(WSJ) The U.S. Commerce Department issued new rules curbing Huawei Technologies Co.’s access to foreign-made chips, expanding the Trump administration’s restrictions on the Chinese telecom company’s link to crucial components.
The new rules prohibit non-U.S. companies from selling any chips made using U.S. technology to Huawei without a special license. The rule covers even widely available, off-the-shelf chips made by overseas firms, placing potentially severe new limits on Huawei’s ability to source parts.
President Trump on Monday reiterated his concerns—long voiced by the national security community and denied by Huawei—that the company’s telecom equipment could be used to spy on Americans.
“We don’t want their equipment in the United States because they spy on us,” he said during an interview Monday on “Fox & Friends.” “They know everything—they knew everything we were doing. Huawei is a way of—is really—I call it the spyway.”
While Washington has long worried that Huawei could use its networks to conduct espionage for the Chinese government, U.S. security officials haven’t provided public evidence that Huawei is actively spying on behalf of Beijing.
Huawei has said it has never spied on behalf of any country and would refuse any request to spy for Beijing. Huawei “has never and will never do anything that would compromise or endanger the security of networks and data of its clients,” the company said earlier this year.
The new restrictions build on a series of previous Trump administration rules designed to curtail Huawei’s ability to obtain components made with U.S. technology.
In May, the Commerce Department restricted Huawei from acquiring chips built with U.S. technology and software for the company’s own use. The rule targeted Huawei’s access to Taiwan Semiconductor Manufacturing Co., the world’s largest manufacturer of chips.
Commerce Department officials said Monday’s new rules were intended to cut off Huawei’s efforts to find workarounds to earlier restrictions—for example, by seeking out foreign chip makers to replace its own self-designed chips.

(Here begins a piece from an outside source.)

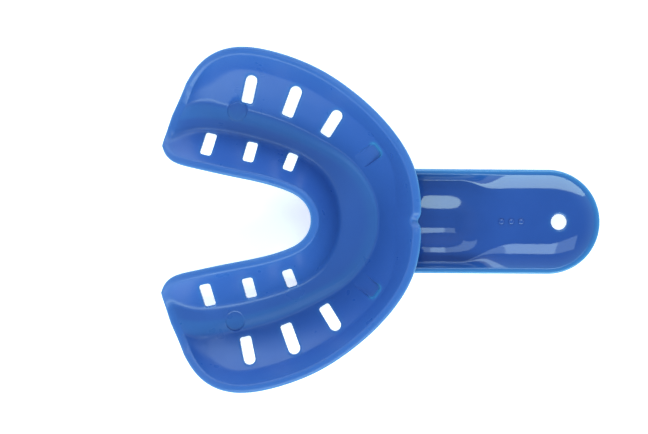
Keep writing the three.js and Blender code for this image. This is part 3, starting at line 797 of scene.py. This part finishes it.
def handle_plate():
    hole = round_slot(HANG_HOLE_X, 0, HANG_HOLE_RADIUS)
    grid = [(x, y) for x in PLATE_XS for y in ACROSS]
    for radius in HALF_YS[1:]:
        grid += [(TIP_CENTRE_X + radius * math.cos(a), radius * math.sin(a)) for a in TIP_ANGLES[1:-1]]
    grid = np.array(grid)
    outline = np.concatenate([
        [(NECK_END_X, y) for y in ACROSS],
        [(x, FLOOR_HALF_WIDTH) for x in PLATE_XS[1:]],
        round_tip([FLOOR_HALF_WIDTH])[-2:0:-1, 0],
        [(x, -FLOOR_HALF_WIDTH) for x in PLATE_XS[:0:-1]],
    ])
    inside = handle_inset(grid) > HANDLE_RIM_WIDTH + 1e-6
    inside &= grid[:, 0] > NECK_END_X + 1e-6
    inside &= hole.distance(grid) > CUT_ROUND + RING_SPACING / 2
    plan = [outline, grid[inside]]
    edges = loop_edges(0, len(outline))
    total = len(outline) + int(inside.sum())
    for growth in RING_GROWTHS:
        ring = hole.ring(growth)
        edges += loop_edges(total, len(ring))
        plan.append(ring)
        total += len(ring)
    plan = np.concatenate(plan)
    return handle_shell("handle_plate", plan, triangulate(plan, edges, [hole]), [hole])


def size_pip(name):
    """A low raised dot with a soft edge, where the frame has one."""
    low, high = box_mm(name)
    middle = [(low[0] + high[0]) / 2, (low[1] + high[1]) / 2]
    radius = (high[0] - low[0]) / 2
    height = high[2] - low[2]
    rise = np.linspace(0, 0.5 * math.pi, 9)[:-1]
    turns = np.linspace(0, 2 * math.pi, 40, endpoint=False)
    count = len(turns)
    rings = []
    for lean in rise:
        reach = radius * math.cos(lean) ** 0.6
        ring = [middle[0] + reach * np.cos(turns), middle[1] + reach * np.sin(turns)]
        rings.append(np.column_stack([*ring, np.full(count, low[2] + height * math.sin(lean))]))
    top = np.array([[*middle, high[2]]])
    base = np.array([[*middle, low[2]]])
    skin = Skin(name, np.concatenate([*rings, top, base]))
    here = np.arange(count)
    after = np.roll(here, -1)
    for ring in range(len(rise) - 1):
        a = ring * count
        skin.add(np.column_stack([a + here, a + after, a + count + after, a + count + here]))
    last = (len(rise) - 1) * count
    peak = len(rise) * count
    skin.add(np.column_stack([last + here, last + after, np.full(count, peak)]))
    skin.add(np.column_stack([after, here, np.full(count, peak + 1)]), hidden=True)
    return skin


# ---------------------------------------------------------------- building the pieces


def slots_of(shapes):
    return [Slot(shape, side) for shape in shapes for side in (1, -1)]


def pocket_share(pocket, plan):
    """How far along a pocket plan points lie: 0 at its shallow end and 1 at its deep end."""
    return (plan - pocket.centre) @ pocket.along / (2 * pocket.half[0]) + 0.5


def pocket_floor(plan, top):
    """Sinks the blind pockets and the ejector pins' marks into the outer wall."""
    for side in (1, -1):
        pocket = Slot(POCKET, side)
        inside = -pocket.distance(plan)
        depth = POCKET_DEPTH * np.clip(pocket_share(pocket, plan), 0.05, 1)
        top = top - depth * smoothstep((inside + 0.12) / 0.3)
    return sink_pin_marks(plan, top)


def sink_pin_marks(plan, top):
    for mark in PIN_MARKS:
        outside = length(plan - np.array(mark)) - PIN_MARK_RADIUS
        disc = PIN_MARK_HEIGHT + PIN_MARK_SLOPE * np.clip(outside + 0.08, 0, None)
        top = np.minimum(top, disc)
    return top


POCKET_RINGS = [(Slot(POCKET, side), POCKET_GROWTHS) for side in (1, -1)]
PIN_RINGS = [(round_slot(x, y, PIN_MARK_RADIUS), PIN_MARK_GROWTHS) for x, y in PIN_MARKS]


def heel_glow(t):
    return LIP_FOOT_GLOW * (1 - smoothstep(np.minimum(t, LAST - t) / 0.5))


def floor_glow(t, w):
    return np.maximum(STEP_GLOW * smoothstep((w - 0.6) / 0.4), heel_glow(t))


def inner_glow(t, w):
    """The inner wall's glow: none but for its last stretch below the lips."""
    return np.maximum(LIP_FOOT_GLOW * smoothstep((w - 0.8) / 0.2), heel_glow(t))


def pocket_glow(plan):
    """A painted crescent of light round the deep end of each blind pocket."""
    glow = np.zeros(len(plan))
    for side in (1, -1):
        pocket = Slot(POCKET, side)
        near = np.exp(-(pocket.distance(plan) / POCKET_GLOW_REACH) ** 2)
        deep = smoothstep((pocket_share(pocket, plan) - 0.7) / 0.25)
        glow = np.maximum(glow, near * deep)
    return glow


def outer_glow(t, w):
    """The outer wall's glow: over the step at its foot, below the lip and round the pockets."""
    run = w * length(outer_edge(t)[0] - step_line(t)) / ledge_width(t)
    strip = STEP_GLOW * (1 - smoothstep((run - 0.7) / 0.5))
    below_lip = LIP_FOOT_GLOW * smoothstep((w - 0.8) / 0.2)
    return np.maximum.reduce([strip, below_lip, heel_glow(t), pocket_glow(outer_wall(t, w)[0])])


inner_count = len(inner_run) - 1
heel_count = len(near_heel) - 1
outer_count = len(outer_run) - 1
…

“The rule today amends that rule and attempts to capture Huawei backfilling its indigenously designed chips with chips from other manufacturers,” a Commerce Department official said during a call with reporters.
Also Monday, Commerce officials added another 38 Huawei affiliates in 21 countries to its “Entity List,” which prevents companies from exporting U.S. technology to those entities without a license. Huawei itself was added to the list last year.
A Huawei spokesman didn’t immediately comment on the expanded restrictions.
Huawei is the world’s largest maker of telecom equipment, and in the second quarter edged out Samsung Electronics Co. to become the largest seller of smartphones, too. The company has become a leader in 5G technology, even as Washington has long regarded its products as a national security threat.
The curbs potentially put the U.S. semiconductor industry’s billions of dollars worth of annual global sales at greater risk. Industry giants such as San Diego-based Qualcomm Inc. have been lobbying the Trump administration to ease the earlier restrictions—not strengthen them—to keep business from gravitating to foreign competitors.
The Semiconductor Industry Association’s chief executive, John Neuffer, said that the changes “will bring significant disruption to the U.S. semiconductor industry.”
“We are surprised and concerned by the administration’s sudden shift from its prior support of a more narrow approach intended to achieve stated national security goals while limiting harm to U.S. companies,” he said in a statement, adding that sales to China give U.S. companies the profits to innovate.
While Monday’s restrictions expand the earlier rules, it is unclear how deeply the new ones will hurt U.S. chip makers’ business. The strength of the new rules will depend on how Commerce Department officials implement them as they review the license applications and decide whether to grant them, industry officials said.
“The intent seems to be to seriously ratchet up the pressure on the company,” said Paul Triolo, head of global technology policy at Eurasia Group, referring to Huawei. “If they can’t get access to semiconductors, then it’s game over.”
Despite the workarounds, Huawei has said the U.S.’s earlier restrictions are affecting its supply chain. Richard Yu, the head of Huawei’s consumer-device business, said on Aug. 7 that the manufacture of its self-designed Kirin smartphone chips would cease on Sept. 15, the deadline for chip manufacturers to ship Huawei-designed components.
“After September 15 of this year, our flagship chips cannot be produced,” he said. “Everyone knows about this situation. Our high-end chips, with powerful AI and computing capabilities, cannot be manufactured. This is a very big loss for us.”
Trump administration officials have been pressuring allied governments to restrict Huawei from building their next-generation 5G networks. Earlier this year, the U.K., a longtime Huawei customer, reversed its stance on Huawei and blocked the company from its 5G rollout.